Overall, I will simply say this is a more solid set of episodes than the previous and really wish this could have been what they started off with. Although I still have a lack of confidence in the Lucian Alliance as a source of common villainy (…I’m not sure if there’s an SG-1 episode with them that I don’t hate…), Stargate Universe seems to be going in a solid direction regardless, and I’m looking forward to being along for the ride now. Admittedly, I was actually ready to give it up after the first half. Now, however, I’m looking forward to next season and further development of the characters, especially those that had to take a back seat to Rush, Young and Greer’s development. Highly Recommended!
Fox pushes out SGU 1.5 on Blu-ray in probably one of the nicest packages I’ve ever seen for a TV series as of late. While the set itself arrives in a standard width Elite Blu-ray case, it also includes a fold-out cardboard slipcase for putting this season as well as the first part of the season in—nice little bonus! Those who have the first part of the season know how packed with extras it was and this half of the season is no different. Everything about this set is just a really nice boon for fans of the series.
Starting off with the AVC encoded 1.78:1 video the series is truthfully not all that grandiose to look at. There isn’t a lot of color gaze upon unless we go to another planet, so if you’re looking for something to test your color levels you’re looking at the wrong show (although the skin tones look great). Having said that there is still plenty of detail to glean from the image and there are only a few cases where the image loses its sharpness—but a few times out of 438 minutes of video is an acceptable quality ratio.

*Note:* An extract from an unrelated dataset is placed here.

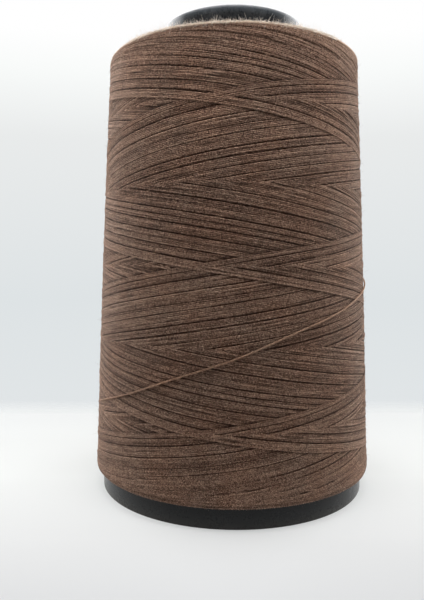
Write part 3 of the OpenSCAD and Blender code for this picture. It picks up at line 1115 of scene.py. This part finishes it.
def camera_rays(n):
    """1 for what the camera sees, by itself or by reflection, and 0 for the light on the object."""
    path = n.add("ShaderNodeLightPath")
    seen = n.math("MAXIMUM", path.outputs["Is Camera Ray"], path.outputs["Is Glossy Ray"])
    return n.math("MAXIMUM", seen, path.outputs["Is Transmission Ray"])


def floor():
    """Pale table: its back edge lies a little behind the object and fades out into the backdrop."""
    x = FLOOR_HALF_WIDTH
    back = FLOOR_BACK + FLOOR_FADE
    points = np.array([[-x, FLOOR_FRONT, 0], [x, FLOOR_FRONT, 0], [x, back, 0], [-x, back, 0]])
    piece = mesh_object("floor", points, np.arange(4), np.array([4]))
    piece.rotation_euler.z = math.radians(FLOOR_TURN)
    n = new_material("pale_floor")
    y = n.place()["Y"]
    solid = n.mapped(y, (FLOOR_BACK - FLOOR_FADE) * MM, back * MM, 1.0, 0.0)
    # Painted light and shade: the floor's colour is brightest near the object and darker at the front and
    # back
    colour = n.ramp(n.mapped(y, FLOOR_NEAR * MM, FLOOR_FAR * MM), FLOOR_STOPS)
    diffuse = n.add("ShaderNodeBsdfDiffuse", {"Color": colour}).outputs[0]
    glow = n.add("ShaderNodeEmission", {"Color": colour, "Strength": FLOOR_GLOW}).outputs[0]
    lift = n.math("MULTIPLY", camera_rays(n), FLOOR_LIFT)
    clear = n.add("ShaderNodeBsdfTransparent").outputs[0]
    below = n.add("ShaderNodeNewGeometry").outputs["Backfacing"]
    keep = n.math("MULTIPLY", solid, n.math("SUBTRACT", 1.0, below))
    look = n.mixed(keep, clear, n.mixed(lift, diffuse, glow))
    n.put(n.tree.nodes["Material Output"].inputs["Surface"], look)
    piece.data.materials.append(n.owner)


def world():
    """White studio: a backdrop that the camera sees, and soft light on the object, weaker in front."""
    studio = bpy.data.worlds.new("studio")
    bpy.context.scene.world = studio
    n = Nodes(studio)
    n.tree.nodes.clear()
    way = n.place("Generated")
    up = n.mapped(way["Z"], -1.0, 1.0)
    front = n.mapped(way["Y"], *ROOM_FRONT, ROOM_FRONT_SHADE)
    direct = n.add("ShaderNodeLightPath").outputs["Is Camera Ray"]
    shown = {"Color": n.ramp(up, BACKDROP), "Strength": n.math("MAXIMUM", direct, front)}
    seen = n.add("ShaderNodeBackground", shown).outputs[0]
    lit = {"Color": n.ramp(up, ROOM_LIGHT), "Strength": n.math("MULTIPLY", front, ROOM_STRENGTH)}
    light = n.add("ShaderNodeBackground", lit).outputs[0]
    n.add("ShaderNodeOutputWorld", {"Surface": n.mixed(camera_rays(n), light, seen)})


def softbox(name, angle, distance, height, size, power, aim_z):
    """Soft area light at an angle round the object, in degrees, aimed at the object's axis."""
    data = bpy.data.lights.new(name, "AREA")
    data.shape = "RECTANGLE"
    data.size, data.size_y = size
    data.energy = power
    lamp = bpy.data.objects.new(name, data)
    lamp.visible_camera = False
    bpy.context.scene.collection.objects.link(lamp)
    a = math.radians(angle)
    lamp.location = (distance * math.cos(a), distance * math.sin(a), height)
    aim = Vector((0, 0, aim_z)) - lamp.location
    lamp.rotation_euler = aim.to_track_quat("-Z", "Y").to_euler()


def camera():
    """Camera at the photograph's place: pinhole, no blur."""
    data = bpy.data.cameras.new("camera")
    data.lens = CAMERA_LENS
    data.sensor_width = data.sensor_height = SENSOR
    data.clip_start, data.clip_end = CLIP
    view = bpy.data.objects.new("camera", data)
    bpy.context.scene.collection.objects.link(view)
    yaw, pitch, roll = (math.radians(a) for a in (CAMERA_YAW, CAMERA_PITCH, CAMERA_ROLL))
    ahead = math.cos(pitch)
    forward = Vector((ahead * math.sin(yaw), ahead * math.cos(yaw), -math.sin(pitch)))
    level = Vector((math.cos(yaw), -math.sin(yaw), 0))
    upright = level.cross(forward)
    right = math.cos(roll) * level - math.sin(roll) * upright
    up = math.sin(roll) * level + math.cos(roll) * upright
    turn = Matrix((right, up, -forward)).transposed().to_4x4()
    view.matrix_world = Matrix.Translation(CAMERA_PLACE) @ turn
    bpy.context.scene.camera = view


# ------------ the whole scene

def stage():
    """Camera, room, lamps and floor."""
    bpy.context.scene.view_settings.view_transform = "Standard"
    camera()
    world()
    for name, settings in SOFTBOXES.items():
        softbox(name, *settings)
    floor()


def thread():
    """All the pieces of thread, in the order of their random draws."""
    rng = np.random.default_rng(SEED)
    winding = Winding(rng)
    wound = thread_material("spun_thread", THREAD_STOPS, THREAD_SHEEN, PLY_SHADE)
    winding_pieces(rng, winding, wound)
    packed_thread(packed_material())

    top_r = float(package_radius(TOP_Z - TOP_ROUND))
    foot_r = float(package_radius(FOOT_Z + FOOT_ROUND))
    top_inner_r = barrel_radius(TOP_Z) + TOP_END_GAP
    top = end_profile(top_inner_r, top_r, TOP_Z, TOP_ROUND, TOP_DISH, 1)
    foot = end_profile(FLANGE_R - FOOT_END_LAP, foot_r, FOOT_Z + FOOT_END_LIFT, FOOT_ROUND, 0.0, -1)
    end_turns(rng, "top_end_turns", top, 1, TOP_EDGE_HIGHLIGHT, wound)
    end_turns(rng, "foot_end_turns", foot, -1, 0.0, wound)

    hair = fibre_material("stray_fibres", HAIR_STOPS)
    # The top rim's fibres are a lit copy of the stray fibres' colours: painted light
    rim_lit_hair = fibre_material("rim_fibres", RIM_LIT_HAIR_STOPS)
    top_edge, foot_edge = (TOP_Z, TOP_ROUND, 1), (FOOT_Z, FOOT_ROUND, -1)
    wall_fuzz(rng, winding, hair)
    rim_fuzz(rng, "top_rim_nap", top_edge, TOP_NAP, rim_lit_hair, NAP_STEPS)
    rim_fuzz(rng, "top_rim_hairs", top_edge, TOP_HAIRS, rim_lit_hair, HAIR_STEPS)
    rim_fuzz(rng, "foot_rim_nap", foot_edge, FOOT_NAP, hair, NAP_STEPS)
    last_turn(rng, winding, thread_material("last_turn_thread", LAST_STOPS, LAST_SHEEN, LAST_PLY_SHADE))


def main():
    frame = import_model()
    stage()
    core = frame["nodes"]["cone_core"]
    core.data.materials.clear()
    core.data.materials.append(core_material())
    thread()


main()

Moving onto the audio we get a DTS-HD MA 5.1 track that is befitting of a modern sci-fi series. Consistent use of not only the surrounds but also the LFE creates a fantastic mood from start to finish on this set. There isn’t a moment that doesn’t sound fantastic and the normal dialogue of the series is delivered through the front channels with spectacular clarity.
Extras are plentiful as previously mentioned. Included:
• Audio Commentaries
o Space (Director Andy Mikita, Effects Supervisor Mark Savela, Writer Louis Mallozzi)
o Divided (Actors Elyse Levesque, Justin Louis, Julia Benson)
o Faith (Actors Patrick Gilmore, Alaina Huffman, Brian J. Smith)
o Human (Creator Robert Cooper, Director of Photography Michael Blundell)
• Destiny SML (Approx. 17 minutes total, 1080p)
o David Blue: An Interview with the Creators of SGU
o Designing A New Race: Space Aliens
o Tanked! Elyse Levesque Goes for a Swim
o Chatting With The Cast: Peter Kelamis (2:20, 1080p)
• Kino Video Diaries (Approx. 11 minutes total, 1080p)
o One Long Endless Night
o Horrible Accident
o We Volunteer to do This
o Wait For It
o Lost (Actors Brian J. Smith, Peter Kelamis, Jamil Walker Smith, Patrick Gilmore)
o Sabotage (Actors Elyse Levesque, Justin Louis, Julia Benson)
o Pain (Actors Brian J. Smith, Patrick Gilmore)
• Destiny SML (Approx. 28 minutes total, 1080p)
o Brian J. Smith: An Interview with the Creators of SGU
o The Destiny of General O’Neill
o A Day in the Life of Louis Ferreira
o Chatting with the Cast: Julia Benson
o Out for a Spacewalk with Jamil Walker Smith
o Finding Destiny: A Tour of the Destiny Set with Chris Beach
• Kino Video Diaries (Approx. 8 minutes total, 1080p)
o Drop the Sirs
o Like a Hug
o Painful Moments (Part 1)
o Subversion (Actors Brian J. Smith, Patrick Gilmore, Alaina Huffman, Jamil Walker Smith)
o Incursion (Part 1) (Actors Elyse Levesque, Alaina Huffman)
o Incursion (Part 2) (Actors Elyse Levesque, Alaina Huffman)
• Destiny SML (Approx. 23 minutes total, 1080p)
o Alaina Huffman: An Interview with the Creators of SGU
o Chatting with the Cast: Jennifer Spence
o A Behind the Scenes Look at “Incursion”
o Two-for-One: Behind the “Incursion” Double Ratchet Stunt
o Chatting with the Cast: Patrick Gilmore
• Kino Video Diaries (Approx. 2 minutes total, 1080p)
o All the Stages
• SGU: Survival Instinct Game – BD Exclusive
As you can see it’s a pretty healthy list of extras—although they are brief in nature, the addition of a commentary on every episode is the real cherry topper. True, some of the commentaries are a bit dull considering most of the actors don’t talk all that much, but all in all it’s a pretty satisfying package…although I’m not a diehard fan of the show, so it may not be as pleasing to you if you’re really into it. All total we get around an hour and a half of featurettes as well as seven and a half hours of audio commentaries so there should be plenty here to keep you busy after you’ve finished your first pass on the set with just the episodes. Plus if want even more Stargate you get a coupon inside good for $10 off any Atlantis or SG-1 boxset.
Overall a Recommended set.
Stargate SGU – 1.5 is now available on Blu-ray and DVD.